BITTER TWEET AT FTC
1st Amendment ‘attack’
The Federal Trade Commission’s demand that Twitter reveal the names of journalists who were granted access to company records is being assailed as “an outrageous attack on the First Amendment.”
Matt Taibbi, the former Rolling Stone journalist, blasted his “former colleagues in mainstream media” for failing to cover the “insane overreach” by FTC Chair Lina Khan.
He wrote that the lack of media outrage was “particularly infuriating” given that none of the journalists who published the “Twitter Files” had “asked for nor received access to private user data” whereas “the Files themselves are full of instances of government agencies improperly asking for the same.”
“Which journalists a company or its executives talks to is not remotely the government’s business. This is an insane overreach,” according to Taibbi.
In a Twitter thread, Taibbi referred to mainstream reporters as “spineless, corrupt, amoral f--kwits.”
Author Michael Shellenberger, who was among those given access to the files, blasted the Biden administration for its “outrageous attack on the First Amendment.”

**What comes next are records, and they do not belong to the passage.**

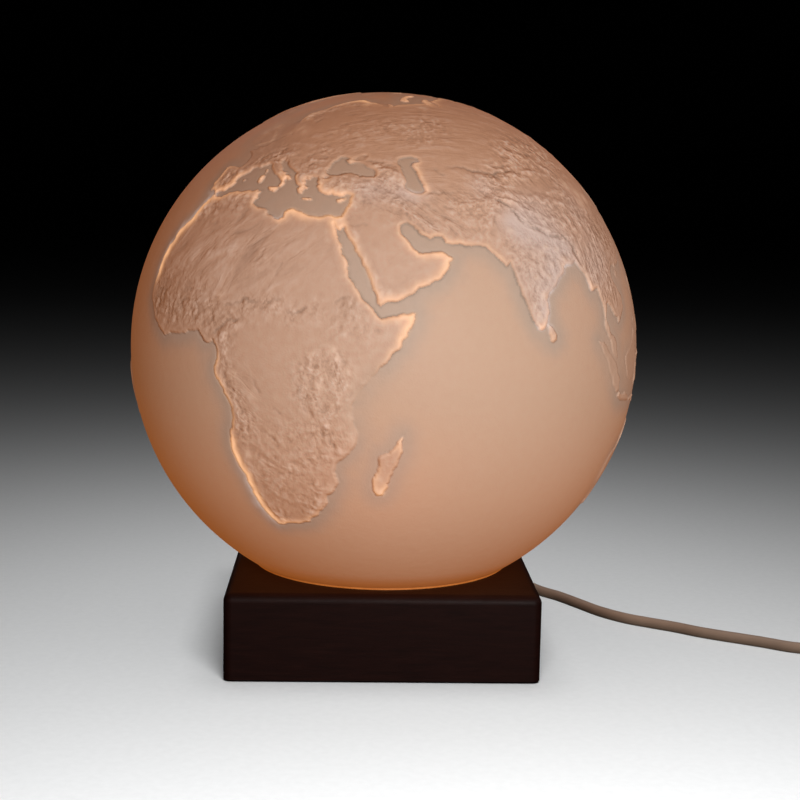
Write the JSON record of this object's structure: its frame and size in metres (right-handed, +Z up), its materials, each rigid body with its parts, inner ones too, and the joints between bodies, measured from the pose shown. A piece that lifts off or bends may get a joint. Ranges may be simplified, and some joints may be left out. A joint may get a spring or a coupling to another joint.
{
  "type": "globe table lamp",
  "caption": "Table lamp: a translucent globe with raised land relief, lit from inside, stands on a square dark wooden base; brown-grey mains cord with inline switch and flat plug.",
  "frame": {"origin": "on the table under the centre of the base", "axes": "+Z up, -Y towards the front of the lamp, the cord leaves the back (+Y) and runs to the right (+X)"},
  "size_m": [0.467, 0.253, 0.2418],
  "materials": {
    "wood": "dark brown stain, satin",
    "felt": "felt",
    "fibre": "matt fibre board",
    "steel": "zinc plated",
    "aluminium": "spun, satin",
    "brass": "plain",
    "cream_plastic": "satin moulded",
    "porcelain": "glazed white",
    "brown_wire": "insulation",
    "blue_wire": "insulation",
    "cord": "brown-grey satin sheath",
    "rubber": "matt",
    "black_plastic": "fine matt texture",
    "globe": "frosted translucent, lit warm from inside, land in raised relief",
    "seat": "translucent silicone",
    "bulb_glass": "opal",
    "clear_glass": "clear",
    "filament": "glowing"
  },
  "bodies": {
    "base": {"base_block": "wood", "base_pads": "felt", "bottom_cover": "fibre", "cover_screws": "steel", "gallery_plate": "aluminium", "gallery_screws": "steel", "threaded_tube": "brass", "tube_nut": "steel", "tube_washer": "steel", "holder_cap": "cream_plastic", "holder_shell": "cream_plastic", "holder_core": "porcelain", "holder_thread_sleeve": "brass", "holder_centre_contact": "brass", "holder_terminals": "brass", "holder_terminal_screws": "steel", "live_wire": "brown_wire", "neutral_wire": "blue_wire", "cord_inner": "cord", "cord_relief": "rubber", "cord_anchor": "black_plastic", "cord_saddle": "black_plastic", "anchor_screws": "steel", "cord_lead": "cord", "cord_tail": "cord", "cord_coil": "cord", "cord_end": "cord", "switch_base": "black_plastic", "switch_cover": "black_plastic", "switch_screws": "steel", "switch_contacts": "brass", "plug_body": "black_plastic", "plug_relief": "rubber", "plug_pins": "steel", "plug_sleeves": "black_plastic"},
    "seat": {"globe_seat": "seat"},
    "globe": {"globe_lower": "globe", "globe_upper": "globe"},
    "bulb": {"bulb_glass": "bulb_glass", "bulb_cap": "steel", "bulb_insulator": "porcelain", "bulb_tip": "aluminium", "bulb_stem": "clear_glass", "bulb_filament": "filament"},
    "rocker": {"switch_rocker": "black_plastic"}
  },
  "joints": [
    {"name": "globe_turn", "type": "hinge", "parent": "base", "child": "seat", "pos_m": [0, 0, 0.037], "axis": [0, 0, 1], "continuous": true},
    {"name": "globe_lift", "type": "slide", "parent": "seat", "child": "globe", "axis": [0, 0, 1], "range_m": [0, 0.125]},
    {"name": "bulb_unscrew", "type": "slide", "parent": "base", "child": "bulb", "axis": [0, 0, 1], "range_m": [0, 0.03]},
    {"name": "switch_tip", "type": "hinge", "parent": "base", "child": "rocker", "pos_m": [0.243, -0.028, 0.013], "axis": [0, 1, 0], "range_deg": [-16, 0]}
  ]
}
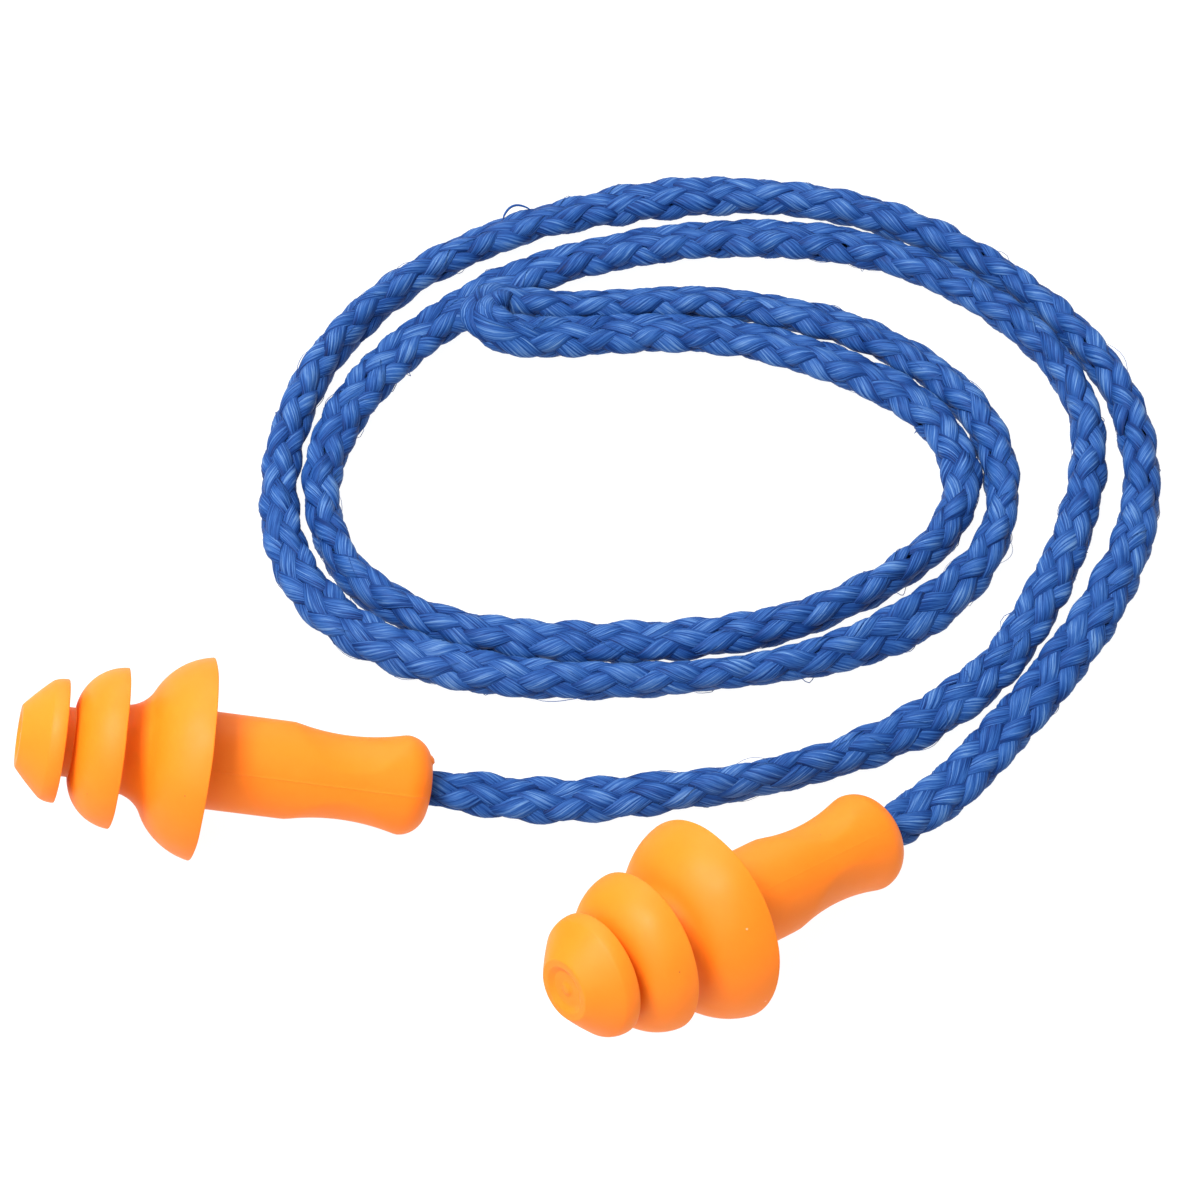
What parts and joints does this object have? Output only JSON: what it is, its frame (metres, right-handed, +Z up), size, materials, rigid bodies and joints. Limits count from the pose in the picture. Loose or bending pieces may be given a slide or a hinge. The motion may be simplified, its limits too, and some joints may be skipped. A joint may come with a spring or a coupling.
{
  "type": "corded ear plugs",
  "caption": "Pair of reusable moulded ear plugs with stepped soft flanges and a waisted finger stem, joined end to end by a soft braided cord laid in a loose loop.",
  "frame": {"origin": "on the surface that the plugs rest on, under the middle of the box round the two plugs, cord left out", "axes": "+Z up; +X to the right, along the pair of plugs; +Y away, towards the cord's loop"},
  "size_m": [0.0742, 0.0751, 0.0124],
  "materials": {
    "plug_elastomer": "soft matt, slightly translucent",
    "braided_cord": "silky filament braid",
    "bond_adhesive": "cured clear adhesive"
  },
  "bodies": {
    "cord": {"cord": "braided_cord"},
    "left_plug": {"left_plug": "plug_elastomer", "left_cord_bond": "bond_adhesive", "left_cord_end": "braided_cord"},
    "right_plug": {"right_plug": "plug_elastomer", "right_cord_bond": "bond_adhesive", "right_cord_end": "braided_cord"}
  },
  "joints": [
    {"name": "left_plug_lift", "type": "hinge", "parent": "cord", "child": "left_plug", "pos_m": [0.0011, 0.0073, 0.00185], "axis": [-0.0192, 0.9998, 0], "range_deg": [0, 80]},
    {"name": "right_plug_lift", "type": "hinge", "parent": "cord", "child": "right_plug", "pos_m": [0.02875, 0.00585, 0.00185], "axis": [-0.6211, 0.7837, 0], "range_deg": [0, 80]}
  ]
}
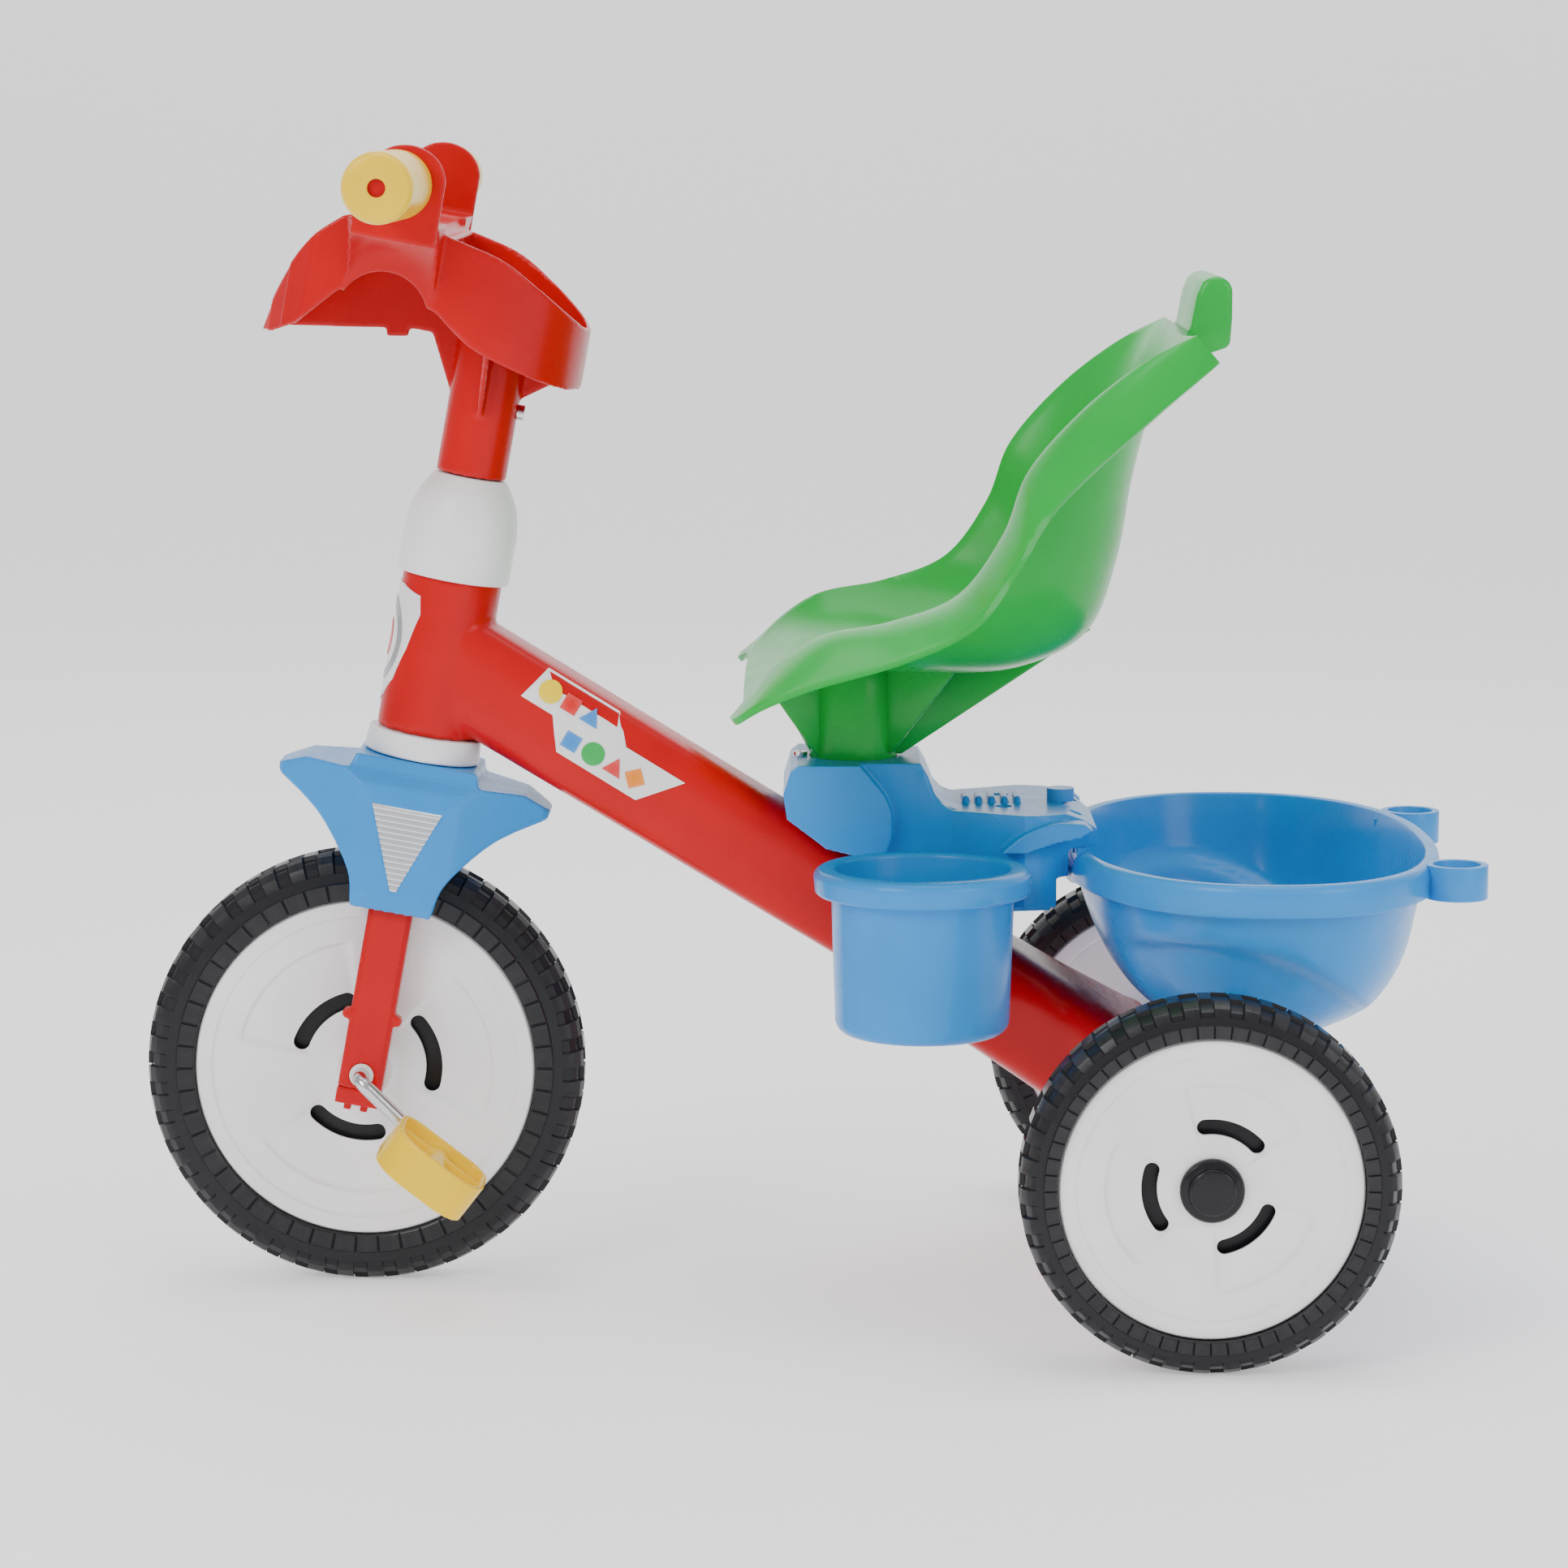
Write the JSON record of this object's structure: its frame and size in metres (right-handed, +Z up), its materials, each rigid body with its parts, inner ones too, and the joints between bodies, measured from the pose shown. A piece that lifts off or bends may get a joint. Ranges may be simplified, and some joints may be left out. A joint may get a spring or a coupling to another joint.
{
  "type": "children's tricycle",
  "caption": "Moulded plastic children's tricycle with crank-driven front wheel, bucket seat, steering fork, drink cup and rear basket",
  "frame": {"origin": "on the ground under the middle of the bounding box", "axes": "+X points to the rear, +Y to the tricycle's right side, +Z up"},
  "size_m": [0.72, 0.49, 0.6211],
  "materials": {
    "red_plastic": "glossy moulded polypropylene",
    "blue_plastic": "glossy moulded polypropylene",
    "green_plastic": "glossy moulded polypropylene",
    "yellow_plastic": "glossy moulded polypropylene",
    "white_plastic": "glossy moulded polypropylene",
    "nylon": "natural nylon",
    "label_film": "printed vinyl film without lettering",
    "tyre_plastic": "blow-moulded hollow plastic with moulded tread",
    "black_plastic": "satin moulded plastic",
    "reflector": "ribbed clear and silver plastic",
    "zinc_steel": "bright zinc plated steel"
  },
  "bodies": {
    "frame": {"main_frame": "red_plastic", "head_cap": "white_plastic", "lower_collar": "white_plastic", "upper_bush": "nylon", "lower_bush": "nylon", "head_badge": "label_film", "side_label_left": "label_film", "side_label_right": "label_film", "seat_base": "blue_plastic", "seat_base_screws": "zinc_steel", "cup": "blue_plastic", "cup_screws": "zinc_steel", "basket": "blue_plastic", "basket_screws": "zinc_steel", "basket_knob": "blue_plastic", "seat": "green_plastic", "seat_bolt": "zinc_steel", "seat_nut": "zinc_steel", "rear_axle": "zinc_steel", "rear_axle_bushes": "nylon", "rear_axle_washers": "zinc_steel", "rear_push_nuts": "zinc_steel"},
    "steering": {"fork": "red_plastic", "steerer_tube": "zinc_steel", "fork_bushes": "nylon", "axle_clip_left": "red_plastic", "axle_clip_right": "red_plastic", "fork_guard": "blue_plastic", "reflector_left": "reflector", "reflector_right": "reflector", "handlebar": "red_plastic", "grip_left": "yellow_plastic", "grip_right": "yellow_plastic", "stem_bolt": "zinc_steel", "stem_nut": "zinc_steel"},
    "front_wheel": {"front_tyre": "tyre_plastic", "front_rim_left": "white_plastic", "front_rim_right": "white_plastic", "crank_axle": "zinc_steel", "drive_dog": "zinc_steel", "pedal_push_nuts": "zinc_steel"},
    "pedal_left": {"pedal_left": "yellow_plastic"},
    "pedal_right": {"pedal_right": "yellow_plastic"},
    "rear_wheel_left": {"rear_tyre_left": "tyre_plastic", "rear_rim_outer_left": "white_plastic", "rear_rim_inner_left": "white_plastic", "hub_cap_left": "black_plastic"},
    "rear_wheel_right": {"rear_tyre_right": "tyre_plastic", "rear_rim_outer_right": "white_plastic", "rear_rim_inner_right": "white_plastic", "hub_cap_right": "black_plastic"}
  },
  "joints": [
    {"name": "steer", "type": "hinge", "parent": "frame", "child": "steering", "pos_m": [-0.24, 0, 0.12], "axis": [0.1822, 0, 0.9833], "range_deg": [-60, 60]},
    {"name": "front_wheel_spin", "type": "hinge", "parent": "steering", "child": "front_wheel", "pos_m": [-0.24, 0, 0.12], "axis": [0, 1, 0], "continuous": true},
    {"name": "pedal_left_spin", "type": "hinge", "parent": "front_wheel", "child": "pedal_left", "pos_m": [-0.19899, -0.077, 0.07899], "axis": [0, 1, 0], "continuous": true},
    {"name": "pedal_right_spin", "type": "hinge", "parent": "front_wheel", "child": "pedal_right", "pos_m": [-0.28101, 0.077, 0.16101], "axis": [0, 1, 0], "continuous": true},
    {"name": "rear_wheel_left_spin", "type": "hinge", "parent": "frame", "child": "rear_wheel_left", "pos_m": [0.207, -0.194, 0.0975], "axis": [0, 1, 0], "continuous": true},
    {"name": "rear_wheel_right_spin", "type": "hinge", "parent": "frame", "child": "rear_wheel_right", "pos_m": [0.207, 0.194, 0.0975], "axis": [0, 1, 0], "continuous": true}
  ]
}
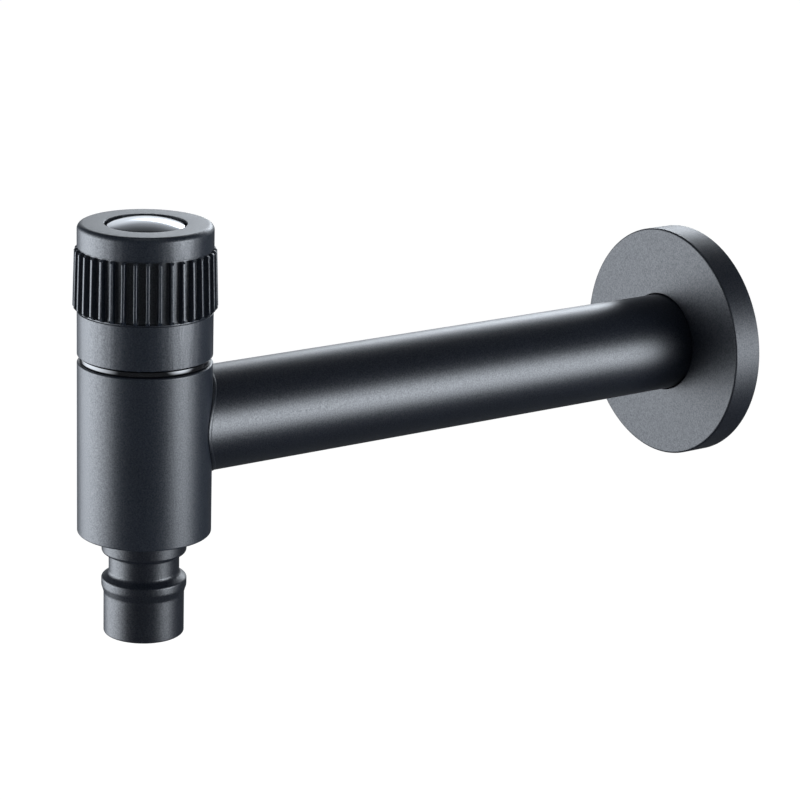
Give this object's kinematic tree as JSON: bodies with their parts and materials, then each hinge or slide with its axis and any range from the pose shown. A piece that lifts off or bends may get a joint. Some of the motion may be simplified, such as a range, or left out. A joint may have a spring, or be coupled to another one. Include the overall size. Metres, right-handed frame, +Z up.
{
  "type": "outdoor garden tap",
  "caption": "Wall-mounted garden tap: fluted rotary knob over an upright valve body, long round arm with a sliding wall flange, and a hose nozzle below.",
  "frame": {"origin": "on the axis of the arm, in the plane of the finished wall, where the inlet thread begins", "axes": "+Y into the wall along the arm and the inlet thread, +Z up along the head, so the head stands at -Y"},
  "size_m": [0.06, 0.1978, 0.1006],
  "materials": {
    "satin_black": "satin black coating on brass",
    "gloss_black": "glossy black",
    "chrome": "polished chrome plate",
    "raw_brass": "turned brass",
    "steel": "stainless steel",
    "ceramic": "lapped alumina ceramic",
    "white_plastic": "moulded nylon",
    "black_rubber": "black nitrile rubber"
  },
  "bodies": {
    "valve": {"valve_body": "satin_black", "arm_tube": "satin_black", "inlet_nipple": "raw_brass", "headwork_body": "raw_brass", "headwork_o_ring": "black_rubber", "seat_seal": "black_rubber", "fixed_disc": "ceramic", "trim_ring": "gloss_black", "hose_nozzle": "satin_black", "nozzle_gasket": "black_rubber"},
    "handle": {"knob": "satin_black", "spline_insert": "white_plastic", "index_button": "chrome", "button_o_ring": "black_rubber", "knob_screw": "steel", "screw_washer": "steel", "spindle": "raw_brass", "spindle_o_rings": "black_rubber", "slip_washer": "white_plastic", "stop_ring": "steel", "circlip": "steel", "moving_disc": "ceramic"},
    "rosette": {"wall_flange": "satin_black", "flange_o_ring": "black_rubber"}
  },
  "joints": [
    {"name": "knob_turn", "type": "hinge", "parent": "valve", "child": "handle", "pos_m": [0, -0.166, 0.02], "axis": [0, 0, 1], "range_deg": [0, 90]},
    {"name": "flange_slide", "type": "slide", "parent": "valve", "child": "rosette", "axis": [0, 1, 0], "range_m": [-0.138, 0]}
  ]
}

Taibbi, Shellenberger and other reporters partnered with Musk and began publishing the Twitter Files — analysis of internal documents and communications that detailed how the socialmedia giant’s previous management team sought to silence controversial voices and suppress news items such as The Post’s reporting on Hunter Biden’s laptop.
‘Shameful’
Musk supporters argue the FTC’s probe smacks of political retribution. Musk hit out at the FTC, calling it a “shameful case of weaponization of a government agency for political purposes and suppression of the truth!”
Defenders of the FTC include antitrust expert Matt Stoller, who argued that “following the law compels this investigation.”
Twitter reached a consent decree with the FTC in 2011, which was expanded in 2022, that required it to conduct regular security audits and to keep the agency informed about how it handles data.
“The FTC is seeing whether Twitter is violating its consent decree on privacy, which it has because it was lying to customers,” said Stoller, who noted the FTC’s May 2022 deal with Twitter to pay a $150 million fine for violating the consent decree.
But experts told The Post the consent decree doesn’t supersede the First Amendment.